Hoje, sei que a amazonense Dona Libânia foi a primeira professora de escola pública de Manaus. Foi também avó do arquiteto e urbanista Lucio Costa, reconhecido no mundo todo pelo projeto de Brasília.
Talvez muitos não saibam que o grande arquiteto também projetou as casas do poeta Thiago de Mello em Barreirinha. São os únicos projetos de Lucio na Amazônia. Em 2013, a prefeitura de Barreirinha ameaçou demolir uma delas, situada na margem do Paraná do Ramos. A ideia era destruir a casa para ampliar a orla e construir um outro porto na cidade. Esse ímpeto que destrói coisas belas e ergue coisas horrorosas é, entre outras coisas, uma mistura de ignorância com descaso pela memória material.

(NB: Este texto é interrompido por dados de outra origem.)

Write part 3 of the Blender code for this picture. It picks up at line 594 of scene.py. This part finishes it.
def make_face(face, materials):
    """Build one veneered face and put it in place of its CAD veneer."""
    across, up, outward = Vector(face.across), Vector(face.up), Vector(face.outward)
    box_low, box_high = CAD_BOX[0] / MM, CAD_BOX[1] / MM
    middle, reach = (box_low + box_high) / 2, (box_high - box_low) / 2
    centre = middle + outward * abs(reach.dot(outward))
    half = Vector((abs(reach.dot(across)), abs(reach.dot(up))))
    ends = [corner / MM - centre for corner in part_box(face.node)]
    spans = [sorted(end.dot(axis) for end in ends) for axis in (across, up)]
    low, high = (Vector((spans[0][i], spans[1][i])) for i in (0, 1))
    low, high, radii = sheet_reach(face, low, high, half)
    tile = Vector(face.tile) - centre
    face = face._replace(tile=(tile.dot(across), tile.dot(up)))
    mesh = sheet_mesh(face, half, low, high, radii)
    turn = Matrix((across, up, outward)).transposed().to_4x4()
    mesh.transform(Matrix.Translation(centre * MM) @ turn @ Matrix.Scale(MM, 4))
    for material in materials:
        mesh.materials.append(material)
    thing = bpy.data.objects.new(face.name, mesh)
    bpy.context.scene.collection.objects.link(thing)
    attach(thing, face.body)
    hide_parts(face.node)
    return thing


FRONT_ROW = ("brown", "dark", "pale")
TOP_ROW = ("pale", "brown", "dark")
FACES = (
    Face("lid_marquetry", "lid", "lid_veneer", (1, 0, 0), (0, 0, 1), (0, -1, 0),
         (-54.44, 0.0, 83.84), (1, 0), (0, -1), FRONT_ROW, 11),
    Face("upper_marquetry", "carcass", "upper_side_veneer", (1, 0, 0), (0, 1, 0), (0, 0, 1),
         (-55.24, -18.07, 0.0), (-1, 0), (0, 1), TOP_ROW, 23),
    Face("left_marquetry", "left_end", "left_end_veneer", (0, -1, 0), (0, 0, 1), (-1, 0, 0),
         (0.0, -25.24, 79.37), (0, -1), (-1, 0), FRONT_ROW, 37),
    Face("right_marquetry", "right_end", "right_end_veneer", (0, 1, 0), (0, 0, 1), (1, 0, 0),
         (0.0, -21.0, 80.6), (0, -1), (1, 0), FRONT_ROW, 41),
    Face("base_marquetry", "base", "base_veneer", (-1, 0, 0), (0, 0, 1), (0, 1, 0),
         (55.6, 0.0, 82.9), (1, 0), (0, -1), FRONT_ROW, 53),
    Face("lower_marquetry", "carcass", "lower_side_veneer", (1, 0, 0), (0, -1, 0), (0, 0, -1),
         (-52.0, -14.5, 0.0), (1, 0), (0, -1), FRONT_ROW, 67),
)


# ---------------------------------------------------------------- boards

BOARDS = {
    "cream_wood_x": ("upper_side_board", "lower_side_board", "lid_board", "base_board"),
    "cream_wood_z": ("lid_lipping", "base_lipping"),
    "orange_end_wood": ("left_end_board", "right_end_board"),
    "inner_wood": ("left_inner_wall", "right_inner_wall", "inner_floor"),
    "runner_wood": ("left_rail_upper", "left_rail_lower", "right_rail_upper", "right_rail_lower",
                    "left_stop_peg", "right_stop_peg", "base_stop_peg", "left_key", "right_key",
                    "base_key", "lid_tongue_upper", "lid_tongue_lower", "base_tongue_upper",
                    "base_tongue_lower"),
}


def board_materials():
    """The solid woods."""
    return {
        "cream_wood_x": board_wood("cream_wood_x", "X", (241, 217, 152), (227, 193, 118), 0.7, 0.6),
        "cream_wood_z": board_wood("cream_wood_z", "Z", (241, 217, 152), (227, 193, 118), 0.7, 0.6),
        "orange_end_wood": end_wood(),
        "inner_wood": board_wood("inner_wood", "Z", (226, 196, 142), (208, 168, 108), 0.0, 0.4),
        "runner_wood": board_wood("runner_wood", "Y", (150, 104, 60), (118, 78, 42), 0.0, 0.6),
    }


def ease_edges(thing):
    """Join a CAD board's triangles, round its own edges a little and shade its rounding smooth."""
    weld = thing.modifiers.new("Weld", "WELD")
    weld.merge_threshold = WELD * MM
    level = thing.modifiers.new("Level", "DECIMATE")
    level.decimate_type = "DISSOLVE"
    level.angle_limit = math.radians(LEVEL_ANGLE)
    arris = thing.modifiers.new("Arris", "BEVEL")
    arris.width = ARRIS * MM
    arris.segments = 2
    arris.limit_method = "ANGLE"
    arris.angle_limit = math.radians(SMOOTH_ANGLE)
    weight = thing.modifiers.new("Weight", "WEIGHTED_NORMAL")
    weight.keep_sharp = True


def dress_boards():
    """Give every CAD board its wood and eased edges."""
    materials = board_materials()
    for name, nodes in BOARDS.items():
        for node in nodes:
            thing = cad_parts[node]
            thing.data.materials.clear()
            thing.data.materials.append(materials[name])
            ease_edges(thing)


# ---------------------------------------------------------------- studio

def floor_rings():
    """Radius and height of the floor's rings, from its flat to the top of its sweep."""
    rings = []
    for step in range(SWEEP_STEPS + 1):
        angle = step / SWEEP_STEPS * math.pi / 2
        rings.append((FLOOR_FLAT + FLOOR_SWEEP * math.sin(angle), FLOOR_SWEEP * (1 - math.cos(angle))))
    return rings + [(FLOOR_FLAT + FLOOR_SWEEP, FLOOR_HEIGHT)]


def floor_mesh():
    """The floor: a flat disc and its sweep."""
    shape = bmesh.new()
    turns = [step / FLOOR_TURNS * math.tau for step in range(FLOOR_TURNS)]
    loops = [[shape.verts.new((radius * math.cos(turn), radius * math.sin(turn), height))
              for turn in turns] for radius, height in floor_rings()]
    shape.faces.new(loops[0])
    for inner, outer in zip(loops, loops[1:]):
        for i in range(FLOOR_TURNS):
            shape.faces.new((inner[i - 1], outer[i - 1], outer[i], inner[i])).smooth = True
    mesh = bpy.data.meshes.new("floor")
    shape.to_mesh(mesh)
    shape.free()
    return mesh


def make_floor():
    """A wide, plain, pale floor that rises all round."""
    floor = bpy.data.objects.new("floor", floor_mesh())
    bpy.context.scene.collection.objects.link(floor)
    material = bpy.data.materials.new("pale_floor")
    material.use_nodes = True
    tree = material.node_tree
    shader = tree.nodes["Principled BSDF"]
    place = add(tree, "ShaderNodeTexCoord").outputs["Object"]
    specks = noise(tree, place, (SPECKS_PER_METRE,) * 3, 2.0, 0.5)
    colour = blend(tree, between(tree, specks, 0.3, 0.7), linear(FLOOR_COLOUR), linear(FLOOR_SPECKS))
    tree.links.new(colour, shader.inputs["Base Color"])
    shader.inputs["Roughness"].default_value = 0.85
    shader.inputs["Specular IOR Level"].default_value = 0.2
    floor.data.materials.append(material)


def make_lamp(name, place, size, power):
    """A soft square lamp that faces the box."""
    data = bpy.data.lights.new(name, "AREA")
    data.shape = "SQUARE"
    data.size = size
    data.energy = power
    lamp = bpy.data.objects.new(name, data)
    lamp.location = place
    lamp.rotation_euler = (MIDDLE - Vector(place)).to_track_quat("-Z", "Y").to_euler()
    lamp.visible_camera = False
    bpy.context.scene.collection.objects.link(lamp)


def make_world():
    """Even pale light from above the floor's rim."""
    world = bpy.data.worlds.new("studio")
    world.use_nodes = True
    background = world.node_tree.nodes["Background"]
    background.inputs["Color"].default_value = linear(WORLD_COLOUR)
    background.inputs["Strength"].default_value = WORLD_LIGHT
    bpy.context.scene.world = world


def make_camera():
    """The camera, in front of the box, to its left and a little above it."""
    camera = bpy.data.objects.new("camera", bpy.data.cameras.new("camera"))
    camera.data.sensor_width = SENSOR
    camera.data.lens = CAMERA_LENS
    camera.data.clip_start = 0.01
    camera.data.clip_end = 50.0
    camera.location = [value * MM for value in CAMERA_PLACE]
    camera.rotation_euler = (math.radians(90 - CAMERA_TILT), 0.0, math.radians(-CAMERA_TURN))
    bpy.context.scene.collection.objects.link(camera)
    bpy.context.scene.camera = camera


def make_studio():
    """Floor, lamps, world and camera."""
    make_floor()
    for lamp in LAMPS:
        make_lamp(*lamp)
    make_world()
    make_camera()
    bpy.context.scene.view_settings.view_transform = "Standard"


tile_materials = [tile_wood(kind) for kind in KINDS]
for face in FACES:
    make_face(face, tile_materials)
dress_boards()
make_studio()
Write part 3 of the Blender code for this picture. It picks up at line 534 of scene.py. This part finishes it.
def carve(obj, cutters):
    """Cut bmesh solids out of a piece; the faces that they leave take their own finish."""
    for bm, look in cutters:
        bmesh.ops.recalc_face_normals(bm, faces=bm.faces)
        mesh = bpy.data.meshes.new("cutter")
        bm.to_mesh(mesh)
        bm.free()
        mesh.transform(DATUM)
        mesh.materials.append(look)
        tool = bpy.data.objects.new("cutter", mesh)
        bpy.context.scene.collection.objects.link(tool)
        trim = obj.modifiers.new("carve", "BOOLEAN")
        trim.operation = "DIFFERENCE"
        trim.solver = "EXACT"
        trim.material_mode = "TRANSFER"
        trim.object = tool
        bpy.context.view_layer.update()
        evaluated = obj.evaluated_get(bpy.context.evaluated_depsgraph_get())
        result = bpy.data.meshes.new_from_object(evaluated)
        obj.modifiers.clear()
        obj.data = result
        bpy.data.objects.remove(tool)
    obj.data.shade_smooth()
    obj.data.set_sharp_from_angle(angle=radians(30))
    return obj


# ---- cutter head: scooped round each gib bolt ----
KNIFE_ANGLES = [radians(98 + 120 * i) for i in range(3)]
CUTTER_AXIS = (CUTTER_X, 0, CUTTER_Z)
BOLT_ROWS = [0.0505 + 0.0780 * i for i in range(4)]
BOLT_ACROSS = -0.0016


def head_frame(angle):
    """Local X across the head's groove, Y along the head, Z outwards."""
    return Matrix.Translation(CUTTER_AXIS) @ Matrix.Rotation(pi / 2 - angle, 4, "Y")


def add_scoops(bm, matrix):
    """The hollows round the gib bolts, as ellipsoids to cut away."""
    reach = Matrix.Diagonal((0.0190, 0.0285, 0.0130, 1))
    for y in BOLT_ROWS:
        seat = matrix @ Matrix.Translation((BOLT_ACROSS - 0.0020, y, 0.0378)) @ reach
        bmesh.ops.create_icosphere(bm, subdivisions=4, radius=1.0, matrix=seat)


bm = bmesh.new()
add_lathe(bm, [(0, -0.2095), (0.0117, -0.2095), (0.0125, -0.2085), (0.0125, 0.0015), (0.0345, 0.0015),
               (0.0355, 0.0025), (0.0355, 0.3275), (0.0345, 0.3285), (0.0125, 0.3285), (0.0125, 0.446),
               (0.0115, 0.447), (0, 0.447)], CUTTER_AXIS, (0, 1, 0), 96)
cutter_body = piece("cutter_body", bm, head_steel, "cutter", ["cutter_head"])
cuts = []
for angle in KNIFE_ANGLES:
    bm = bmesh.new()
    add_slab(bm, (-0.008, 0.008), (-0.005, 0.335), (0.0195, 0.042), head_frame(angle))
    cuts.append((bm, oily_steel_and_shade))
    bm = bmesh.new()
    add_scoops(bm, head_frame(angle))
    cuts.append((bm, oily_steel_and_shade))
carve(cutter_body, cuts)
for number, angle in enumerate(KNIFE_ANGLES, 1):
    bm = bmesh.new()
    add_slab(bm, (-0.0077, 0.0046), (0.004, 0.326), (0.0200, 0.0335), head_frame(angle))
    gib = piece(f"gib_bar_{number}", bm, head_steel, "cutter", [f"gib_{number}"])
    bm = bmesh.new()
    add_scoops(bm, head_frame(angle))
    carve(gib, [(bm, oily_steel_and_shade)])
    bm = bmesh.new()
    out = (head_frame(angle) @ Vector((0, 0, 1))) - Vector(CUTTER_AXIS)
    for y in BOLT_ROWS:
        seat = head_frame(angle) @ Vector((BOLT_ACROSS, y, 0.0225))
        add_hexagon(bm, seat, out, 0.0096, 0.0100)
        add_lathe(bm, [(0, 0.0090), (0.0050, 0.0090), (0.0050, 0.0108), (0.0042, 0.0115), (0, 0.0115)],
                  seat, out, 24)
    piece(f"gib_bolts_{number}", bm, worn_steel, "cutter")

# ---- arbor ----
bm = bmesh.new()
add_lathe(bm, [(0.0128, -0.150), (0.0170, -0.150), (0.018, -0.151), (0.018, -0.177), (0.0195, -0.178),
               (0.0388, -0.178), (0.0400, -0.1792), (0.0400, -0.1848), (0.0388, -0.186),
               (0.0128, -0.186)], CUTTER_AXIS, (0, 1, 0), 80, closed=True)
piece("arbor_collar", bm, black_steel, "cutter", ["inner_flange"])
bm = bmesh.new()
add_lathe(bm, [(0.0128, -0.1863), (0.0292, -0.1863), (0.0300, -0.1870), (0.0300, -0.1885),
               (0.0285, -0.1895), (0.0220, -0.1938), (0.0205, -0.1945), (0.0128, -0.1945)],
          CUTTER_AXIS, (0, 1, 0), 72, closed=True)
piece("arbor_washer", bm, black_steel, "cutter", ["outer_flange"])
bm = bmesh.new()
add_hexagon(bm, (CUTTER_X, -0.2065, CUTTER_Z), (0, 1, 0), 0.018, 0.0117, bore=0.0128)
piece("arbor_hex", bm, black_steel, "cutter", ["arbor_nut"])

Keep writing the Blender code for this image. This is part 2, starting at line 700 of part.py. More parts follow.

Um dos muitos exemplos da barbárie urbana no Amazonas foi a demolição do estádio Vivaldo Lima, um projeto premiado de Severiano Porto. A construção da Arena Amazônia para a desastrosa Copa do Mundo (2014) custou mais de 700 milhões de reais. Manaus, sem tradição de futebol, ostenta a gigantesca, imponente e inútil Arena, enquanto grande parte da população manauara vive em habitações precárias, sem acesso à infraestrutura e serviços públicos.
O mesmo destino teria o conjunto de casas projetadas por Lúcio Costa, não fosse a atuação da família de Thiago, de arquitetas e funcionários heroicos da Superintendência do Iphan do Amazonas, de jornalistas e de pessoas que defendem o patrimônio cultural do Amazonas e do Brasil. O relato do Instituto Thiago de Mello assinala que “das cinco casas projetadas por Lúcio Costa, apenas a ‘Casa de praia do rio Andirá’, a única que é de propriedade particular do poeta, está em bom estado de conservação. As outras casas de Barreirinha (foto) foram vendidas para o governo sob o acordo de que se preservaria o projeto original de Lúcio Costa e se daria uma finalidade cultural”.
Nada disso foi feito. Em 1992, o governo do Amazonas repassou as casas em comodato para a prefeitura de Barreirinha, que demoliu a Biblioteca “Moronguetá” para construir um pátio coberto, espécie de horrendo galpão. E isso sem necessidade, pois a área do terreno permitia outras construções. O leitor pode imaginar o tamanho dessa estupidez, que não é apenas local, pois esses atos irresponsáveis acontecem com frequência em todo o Brasil.
Tombado e restaurado, o conjunto arquitetônico pode ser transformado em centros comunitários destinados a indígenas e ribeirinhos, e também à população de Barreirinha, Parintins, Maués, e até de Santarém e outras cidades do Médio Amazonas. Seria ainda uma justíssima homenagem a Lucio Costa, a Thiago de Mello, à arquitetura e à poesia brasileira. Além desse forte gesto simbólico, esses centros comunitários seriam importantes para a educação de crianças e jovens numa região isolada, pobre, carente de atividades culturais.
Hoje, aos 91 anos de idade, o poeta amazonense espera, ansioso e angustiado, uma decisão do Iphan, que ainda não homologou o tombamento do conjunto arquitetônico projetado por Lucio Costa. Se o Conselho Consultivo do Patrimônio Cultural não analisar com urgência esse processo, a deterioração das casas será irreversível, e é provável que em pouco tempo sejam devoradas pela floresta, como diria uma personagem do romance A voragem, do colombiano José Eustasio Rivera. Mas, nesse caso, não se trata apenas da voracidade da natureza, mas também da insensibilidade e indiferença dos responsáveis pelo nosso patrimônio cultural.
“Os momentos do passado não são imóveis”, escreveu Marcel Proust. “Os momentos (e também as obras) do passado guardam na nossa memória os movimentos que os conduzem ao futuro: um futuro que se torna o passado, conduzindo nós mesmos até ele.”